» **Data excerpt**:
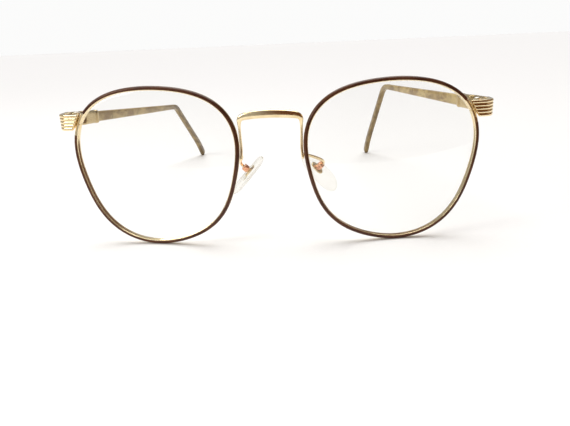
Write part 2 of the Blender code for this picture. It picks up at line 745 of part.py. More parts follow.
def main():
    clear_scene()
    front = empty("front_frame", None, (0, STAND_Y, STAND_Z), Matrix.Rotation(STAND_LEAN, 4, "X"))
    bridge(front)
    for side_name, side in SIDES:
        lens_frame = empty(
            "lens_frame_" + side_name, front, (side * LENS_SPACING / 2, 0, 0),
            Matrix.Rotation(side * WRAP, 4, "Z"),
        )
        eyewire(side_name, side, lens_frame)
        lens(side_name, side, lens_frame)
        closing_blocks(side_name, side, lens_frame)
        end_piece(side_name, side, front)
        hinge_frame = empty(
            "hinge_frame_" + side_name, front, (side * HINGE.x, HINGE.y, HINGE.z),
            Matrix.Rotation(-PITCH[side_name], 4, "X"),
        )
        temple_frame = empty(
            "temple_frame_" + side_name, hinge_frame, (0, 0, 0),
            Matrix.Rotation(side * LEAN_IN[side_name], 4, "Z"),
        )
        hinge(side_name, side, hinge_frame, temple_frame)
        collar(side_name, side, temple_frame)
        core(side_name, side, temple_frame)
        sleeve(side_name, side, temple_frame)
        pad_arm(side_name, side, front)
        _, _, normal = pad_axes(side_name, side)
        pivot = PAD_CENTRE[side_name] - normal * PIVOT_BACK
        pad_frame = empty("pad_frame_" + side_name, front, pivot, pad_rotation(side_name, side))
        nose_pad(side_name, side, pad_frame)
        pad_insert(side_name, side, pad_frame)
        pad_box(side_name, side, pad_frame)


main()
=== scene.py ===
"""The finished look of full-rim metal eyeglasses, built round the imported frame.

+X points to the wearer's left, +Y backwards along the temples and +Z up, in metres. Each fine piece
repeats its part's own shape rules with smoother sections, stands where the plain solid stands, and
rides on the same body. Sided shapes are drawn for the wearer's left and mirrored for the right.
"""

import json
import math

import bmesh
import bpy
from mathutils import Matrix, Vector


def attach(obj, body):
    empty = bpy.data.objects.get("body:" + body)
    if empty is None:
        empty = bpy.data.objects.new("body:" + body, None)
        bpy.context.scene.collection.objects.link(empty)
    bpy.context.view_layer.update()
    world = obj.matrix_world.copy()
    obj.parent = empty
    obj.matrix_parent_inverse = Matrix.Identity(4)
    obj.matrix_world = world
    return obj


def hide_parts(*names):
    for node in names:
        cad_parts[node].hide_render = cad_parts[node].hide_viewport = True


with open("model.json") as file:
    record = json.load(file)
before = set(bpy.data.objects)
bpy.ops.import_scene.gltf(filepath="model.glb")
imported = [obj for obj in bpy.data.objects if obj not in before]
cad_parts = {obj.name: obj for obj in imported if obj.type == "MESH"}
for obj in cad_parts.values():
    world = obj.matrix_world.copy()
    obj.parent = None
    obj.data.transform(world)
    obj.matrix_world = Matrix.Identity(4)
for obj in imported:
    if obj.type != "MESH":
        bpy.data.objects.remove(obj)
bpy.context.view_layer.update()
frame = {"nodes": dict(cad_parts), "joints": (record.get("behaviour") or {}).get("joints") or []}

JOINTS = {joint["name"]: joint for joint in frame["joints"]}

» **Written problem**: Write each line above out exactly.

» **Expected answer**:
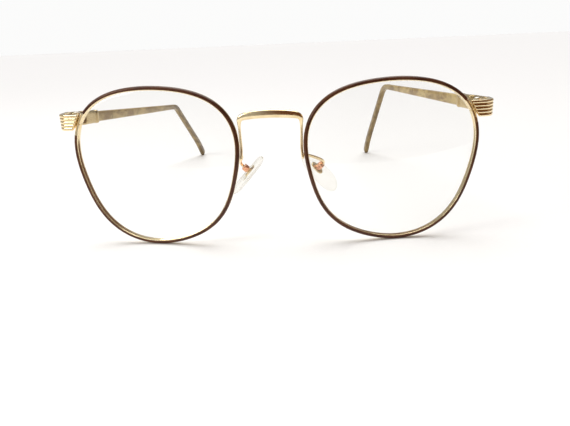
Write part 2 of the Blender code for this picture. It picks up at line 745 of part.py. More parts follow.
def main():
    clear_scene()
    front = empty("front_frame", None, (0, STAND_Y, STAND_Z), Matrix.Rotation(STAND_LEAN, 4, "X"))
    bridge(front)
    for side_name, side in SIDES:
        lens_frame = empty(
            "lens_frame_" + side_name, front, (side * LENS_SPACING / 2, 0, 0),
            Matrix.Rotation(side * WRAP, 4, "Z"),
        )
        eyewire(side_name, side, lens_frame)
        lens(side_name, side, lens_frame)
        closing_blocks(side_name, side, lens_frame)
        end_piece(side_name, side, front)
        hinge_frame = empty(
            "hinge_frame_" + side_name, front, (side * HINGE.x, HINGE.y, HINGE.z),
            Matrix.Rotation(-PITCH[side_name], 4, "X"),
        )
        temple_frame = empty(
            "temple_frame_" + side_name, hinge_frame, (0, 0, 0),
            Matrix.Rotation(side * LEAN_IN[side_name], 4, "Z"),
        )
        hinge(side_name, side, hinge_frame, temple_frame)
        collar(side_name, side, temple_frame)
        core(side_name, side, temple_frame)
        sleeve(side_name, side, temple_frame)
        pad_arm(side_name, side, front)
        _, _, normal = pad_axes(side_name, side)
        pivot = PAD_CENTRE[side_name] - normal * PIVOT_BACK
        pad_frame = empty("pad_frame_" + side_name, front, pivot, pad_rotation(side_name, side))
        nose_pad(side_name, side, pad_frame)
        pad_insert(side_name, side, pad_frame)
        pad_box(side_name, side, pad_frame)


main()
=== scene.py ===
"""The finished look of full-rim metal eyeglasses, built round the imported frame.

+X points to the wearer's left, +Y backwards along the temples and +Z up, in metres. Each fine piece
repeats its part's own shape rules with smoother sections, stands where the plain solid stands, and
rides on the same body. Sided shapes are drawn for the wearer's left and mirrored for the right.
"""

import json
import math

import bmesh
import bpy
from mathutils import Matrix, Vector


def attach(obj, body):
    empty = bpy.data.objects.get("body:" + body)
    if empty is None:
        empty = bpy.data.objects.new("body:" + body, None)
        bpy.context.scene.collection.objects.link(empty)
    bpy.context.view_layer.update()
    world = obj.matrix_world.copy()
    obj.parent = empty
    obj.matrix_parent_inverse = Matrix.Identity(4)
    obj.matrix_world = world
    return obj


def hide_parts(*names):
    for node in names:
        cad_parts[node].hide_render = cad_parts[node].hide_viewport = True


with open("model.json") as file:
    record = json.load(file)
before = set(bpy.data.objects)
bpy.ops.import_scene.gltf(filepath="model.glb")
imported = [obj for obj in bpy.data.objects if obj not in before]
cad_parts = {obj.name: obj for obj in imported if obj.type == "MESH"}
for obj in cad_parts.values():
    world = obj.matrix_world.copy()
    obj.parent = None
    obj.data.transform(world)
    obj.matrix_world = Matrix.Identity(4)
for obj in imported:
    if obj.type != "MESH":
        bpy.data.objects.remove(obj)
bpy.context.view_layer.update()
frame = {"nodes": dict(cad_parts), "joints": (record.get("behaviour") or {}).get("joints") or []}

JOINTS = {joint["name"]: joint for joint in frame["joints"]}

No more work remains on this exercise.